## YOUR OBJECTIVE
Extract, word for word, every line from the one containing "obj.matrix_world = Matrix.Identity(4)" through the one containing "rng = random.Random(11)", with both end lines kept.

## COLLECTED DATA

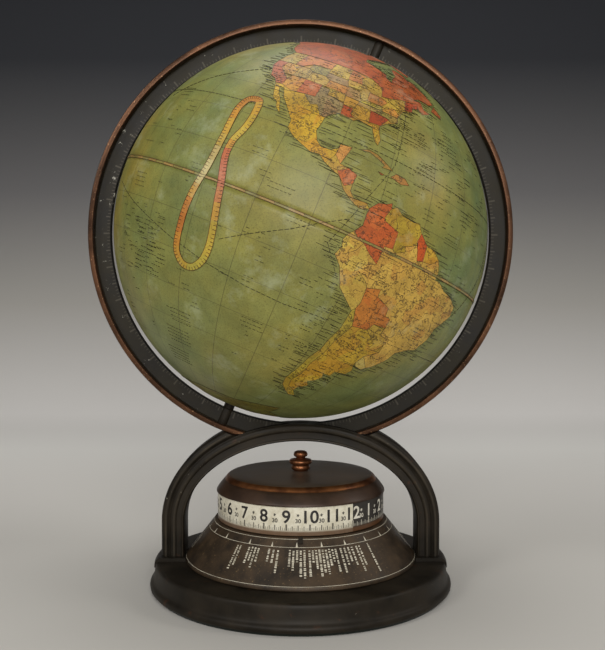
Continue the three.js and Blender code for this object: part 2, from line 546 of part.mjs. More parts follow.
const drumBottom = 20, greatLow = 31, greatHigh = 32.9, coreHigh = greatLow - runGap;
const barrelHole = barrelArborRadius + runGap, drumInner = barrelDrumRadius - barrelWall;
add('barrel_drum', at(turned([[barrelHole, drumBottom], [barrelDrumRadius, drumBottom],
  [barrelDrumRadius, greatLow - fitGap], [drumInner, greatLow - fitGap], [drumInner, drumBottom + barrelWall],
  [barrelHole, drumBottom + barrelWall], [barrelHole, drumBottom]], 24), barrelAt), brass);
add('great_wheel', at(gear(barrelTeeth, barrelModule, barrelHole, greatLow, greatHigh, 0), barrelAt), brass);

// A flat strip wound from one radius to another about a point.
function wound(inner, outer, turns, steps, thick, low, high) {
  const rings = [];
  for (let i = 0; i <= turns * steps; i++) {
    const angle = 2 * Math.PI * i / steps, middle = inner + (outer - inner) * i / (turns * steps);
    rings.push([[-1, low], [-1, high], [1, high], [1, low]].map(([side, z]) => {
      const radius = middle + side * thick / 2;
      return [radius * Math.cos(angle), radius * Math.sin(angle), z];
    }));
  }
  return loft(rings, [[-1, low], [-1, high], [1, high], [1, low]]);
}

const mainspringThick = 0.8, hairspringThick = 0.3;
add('mainspring', at(wound(barrelCoreRadius + mainspringThick, drumInner - mainspringThick, mainspringTurns,
  mainspringSteps, mainspringThick, drumBottom + barrelWall + runGap, coreHigh), barrelAt), blued);
const keyLow = 4.6, keyWingHigh = 9.5, keyHubHigh = 11.5, arborFoot = 6;
add('barrel_arbor', at(turned([[0, arborFoot], [barrelArborRadius, arborFoot],
  [barrelArborRadius, lowerPlateTop + runGap], [barrelCoreRadius, lowerPlateTop + runGap],
  [barrelCoreRadius, drumBottom - runGap], [barrelArborRadius, drumBottom - runGap],
  [barrelArborRadius, drumBottom + barrelWall + runGap], [barrelCoreRadius, drumBottom + barrelWall + runGap],
  [barrelCoreRadius, coreHigh], [barrelArborRadius, coreHigh], [barrelArborRadius, ratchetHigh + fitGap],
  [0, ratchetHigh + fitGap]], 12), barrelAt), steel);

function sawWheel(teeth, tip, depth, bore, low, high) {
  const pitch = 2 * Math.PI / teeth, points = [];
  for (let i = 0; i < teeth; i++) {
    points.push([tip, i * pitch], [tip - depth, (i + 1 - sawFaceShare) * pitch]);
  }
  const shape = new THREE.Shape(points.map(([r, a]) => new THREE.Vector2(r * Math.cos(a), r * Math.sin(a))));
  if (bore > 0) shape.holes.push(new THREE.Path().absarc(0, 0, bore, 0, 2 * Math.PI, true));
  return new THREE.ExtrudeGeometry(shape, { depth: high - low, bevelEnabled: false, curveSegments: 6 })
    .translate(0, 0, low);
}

add('ratchet_wheel', at(sawWheel(ratchetTeeth, ratchetRadius, sawDepth, barrelArborRadius + fitGap, ratchetLow,
  ratchetHigh), barrelAt), steel);
const clickShares = [[0.2, 0.89], [-0.38, 0.89], [-0.448, 0.497], [-0.66, 0.89], [-0.66, 1.14], [0.2, 1.14]];
const click = carve(join(
  at(slab(clickShares.map(([x, y]) => [x * clickReach, y * clickReach]), ratchetLow, ratchetHigh), barrelAt),
  at(rod(clickHubRadius, ratchetLow, ratchetHigh, 14), clickAt)),
  at(rod(studRadius + runGap, padTop, hourLow, 10), clickAt));
add('click', toGeometry(click), steel);
const key = carve(join(rod(keyHubRadius, keyLow, keyHubHigh, 14),
  block(-keyWing, keyWing, -keyThick / 2, keyThick / 2, keyLow, keyWingHigh)),
  rod(barrelArborRadius + fitGap, arborFoot - fitGap, padTop, 12));
add('winding_key', at(toGeometry(key), barrelAt), steel);

// Going train and motion work

const pinionTall = 3;
const arbor = radius => turned([[0, lowerPlateLow + runGap], [pivotRadius, lowerPlateLow + runGap],
  [pivotRadius, lowerPlateTop + runGap], [radius, lowerPlateTop + runGap], [radius, upperPlateLow - runGap],
  [pivotRadius, upperPlateLow - runGap], [pivotRadius, upperPlateTop - runGap], [0, upperPlateTop - runGap]], 6);
const centreLow = 35, centreHigh = 36.5, thirdLow = 24, thirdHigh = 25.2;
const fourthLow = 28.2, fourthHigh = 29.4, escapeLow = 23, escapeHigh = 24.2, cannonLow = 41.8, cannonHigh = 44.9;

add('centre_arbor', toGeometry(join(
  turned([[0, lowerPlateLow + runGap], [pivotRadius, lowerPlateLow + runGap],
    [pivotRadius, lowerPlateTop + runGap], [centreRadius, lowerPlateTop + runGap], [centreRadius, cannonHigh],
    [0, cannonHigh]], 12),
  gear(centrePinionTeeth, barrelModule, 0, greatLow - plateThick / 2, greatHigh + runGap * 2,
    gapTowards(barrelBearing + 180, centrePinionTeeth)),
  gear(centreTeeth, centreModule, 0, centreLow, centreHigh, thirdBearing))), brass);
add('cannon_pinion',
  gear(cannonTeeth, cannonModule, centreRadius + runGap, cannonLow, cannonHigh, minuteBearing), steel);
add('minute_wheel', at(toGeometry(join(
  gear(minuteTeeth, cannonModule, studRadius + runGap, minuteLow, minuteHigh,
    gapTowards(minuteBearing, minuteTeeth)),
  gear(minutePinionTeeth, hourModule, studRadius + runGap, minuteHigh - fitGap, minutePinionHigh,
    minuteBearing + 180))), minuteAt), brass);
add('third_arbor', at(toGeometry(join(arbor(arborRadius),
  gear(thirdPinionTeeth, centreModule, 0, centreLow - runGap, centreLow + pinionTall - runGap * 2,
    gapTowards(thirdBearing, thirdPinionTeeth)),
  gear(thirdTeeth, thirdModule, 0, thirdLow, thirdHigh, fourthBearing))), thirdAt), brass);
add('fourth_arbor', at(toGeometry(join(arbor(arborRadius),
  gear(fourthPinionTeeth, thirdModule, 0, thirdLow - runGap, thirdLow + pinionTall,
    gapTowards(fourthBearing, fourthPinionTeeth)),
  gear(fourthTeeth, fourthModule, 0, fourthLow, fourthHigh, escapeBearing))), fourthAt), brass);
add('escape_arbor', at(toGeometry(join(arbor(arborRadius),
  gear(escapePinionTeeth, fourthModule, 0, fourthLow - runGap, fourthLow + pinionTall,
    gapTowards(escapeBearing, escapePinionTeeth)),
  sawWheel(escapeTeeth, escapeRadius, sawDepth, 0, escapeLow, escapeHigh))), escapeAt), brass);

// A straight bar between two points in plan.
function bar([x1, y1], [x2, y2], width, low, high) {
  const length = Math.hypot(x2 - x1, y2 - y1);
  const turn = Math.atan2(y2 - y1, x2 - x1);
  return block(0, length, -width / 2, width / 2, low, high).rotateZ(turn).translate(x1, y1, 0);
}

const palletSpread = 38, palletClearance = 1.4, palletWidth = 1.2;
const forkClearance = 0.5, leverHubRadius = 2;
const palletTips = [-palletSpread, palletSpread].map(a =>
  stepFrom(escapeAt, escapeRadius + palletClearance, palletBearing + a));
const forkEnd = stepFrom(palletAt, forkReach - rollerRadius - forkClearance, forkBearing);
add('pallet_lever', toGeometry(join(at(arbor(arborRadius), palletAt),
  at(rod(leverHubRadius, escapeLow, escapeHigh, 10), palletAt),
  ...palletTips.map(tip => bar(palletAt, tip, palletWidth, escapeLow, escapeHigh)),
  bar(palletAt, forkEnd, palletWidth, escapeLow, escapeHigh))), steel);
const balanceLow = 29.2, balanceHigh = 30.7;
add('balance_wheel', at(toGeometry(join(arbor(arborRadius),
  rod(rollerRadius, escapeLow - runGap, escapeHigh + runGap),
  tube(balanceRadius, balanceRadius - balanceRimWall, balanceLow, balanceHigh, 18),
  block(balanceRimWall / 2 - balanceRadius, balanceRadius - balanceRimWall / 2, -palletWidth, palletWidth,
    balanceLow, balanceHigh))), balanceAt), brass);
add('hairspring', at(wound(springInner, springOuter, springTurns, springSteps, hairspringThick, springLow,
  springHigh), balanceAt), blued);

export default root;
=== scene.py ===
import math
import random
from functools import partial

import bmesh
import bpy
from mathutils import Matrix, Vector


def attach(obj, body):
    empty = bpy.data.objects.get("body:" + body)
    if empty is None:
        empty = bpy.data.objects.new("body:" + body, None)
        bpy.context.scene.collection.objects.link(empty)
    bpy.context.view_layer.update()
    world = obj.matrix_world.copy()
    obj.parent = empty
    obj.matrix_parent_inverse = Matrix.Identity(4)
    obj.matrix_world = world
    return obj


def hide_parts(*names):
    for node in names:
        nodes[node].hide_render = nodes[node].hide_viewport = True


# Desk globe with a world clock in its base, built over the fixed frame. Metres, Z up, front is -Y.
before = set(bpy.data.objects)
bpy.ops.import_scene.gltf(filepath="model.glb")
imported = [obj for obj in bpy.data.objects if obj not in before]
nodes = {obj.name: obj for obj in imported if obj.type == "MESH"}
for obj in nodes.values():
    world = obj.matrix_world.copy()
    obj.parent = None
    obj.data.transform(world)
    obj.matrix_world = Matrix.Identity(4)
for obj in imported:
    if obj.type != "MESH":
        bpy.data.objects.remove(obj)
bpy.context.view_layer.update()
mm = 0.001
rng = random.Random(11)


def tint(code):
    parts = [int(code[i:i + 2], 16) / 255 for i in (1, 3, 5)]
    return [p / 12.92 if p <= 0.04045 else ((p + 0.055) / 1.055) ** 2.4 for p in parts] + [1]


# What a list of inputs fills in turn, for the kinds where it isn't simply the first ones
inputOrder = {"Mix": (0, 6, 7), "TexNoise": ("Vector", "Scale", "Detail", "Roughness"),
              "Bump": ("Height", "Distance", "Strength")}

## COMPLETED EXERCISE
    obj.matrix_world = Matrix.Identity(4)
for obj in imported:
    if obj.type != "MESH":
        bpy.data.objects.remove(obj)
bpy.context.view_layer.update()
mm = 0.001
rng = random.Random(11)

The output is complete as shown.